*** PROVIDED MATERIAL ***
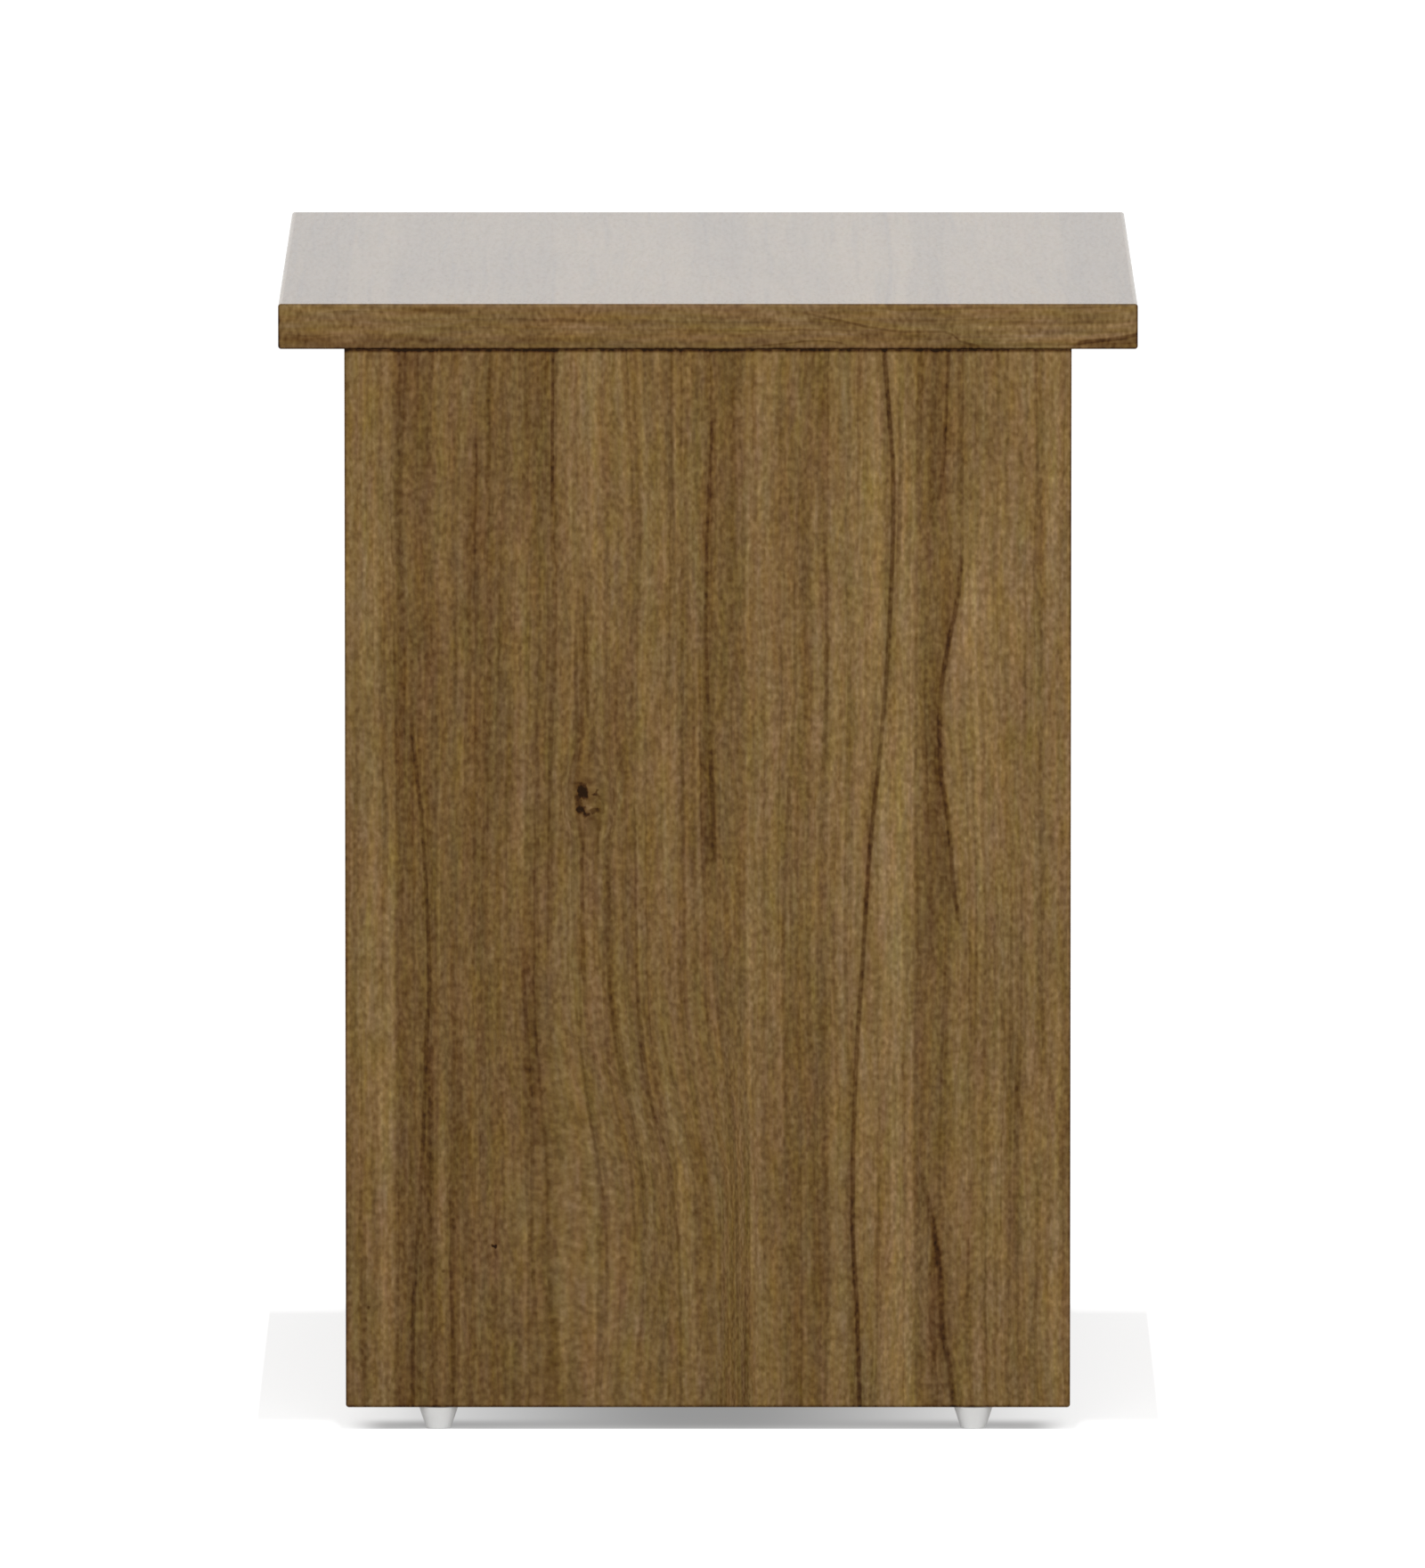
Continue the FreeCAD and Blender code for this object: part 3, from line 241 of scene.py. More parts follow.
SIDE_DEPTH, SIDE_HEIGHT = ends_of("right_side_edge_band", 1), ends_of("right_side_edge_band", 2)


def side_figure_and_painted_shade():
    """The figure of a side: pale and dark planks, long dark lines, a knot, and fibres that flow past it, with
    painted shade at its outline and a painted shadow under the top.
    """
    tree, given, result = start_group(
        "side_figure_and_painted_shade", {"Across": 0, "Height": 0}, {"Across": "NodeSocketFloat", "Tone": "NodeSocketFloat"})
    across, height = given["Across"], given["Height"]
    plain = point_at(tree, across, height)

    # Low in the middle the fibres flow towards the back, and they part round the knot.
    flow = calc(tree, "MULTIPLY", hill(tree, across, -105, -30, 4, 25), ease(tree, height, 105, 230, -15, 0))
    knot = (-57, 309)
    pinch = calc(tree, "MULTIPLY", calc(tree, "SUBTRACT", across, knot[0]),
                 calc(tree, "MULTIPLY", patch(tree, across, height, knot, (16, 26)), -0.45))
    bent = calc(tree, "ADD", calc(tree, "ADD", across, flow), pinch)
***
_SET TASK:_ Find each line holding the string "part" and copy it out.

_SOLUTION BELOW:_
Continue the FreeCAD and Blender code for this object: part 3, from line 241 of scene.py. More parts follow.
    # Low in the middle the fibres flow towards the back, and they part round the knot.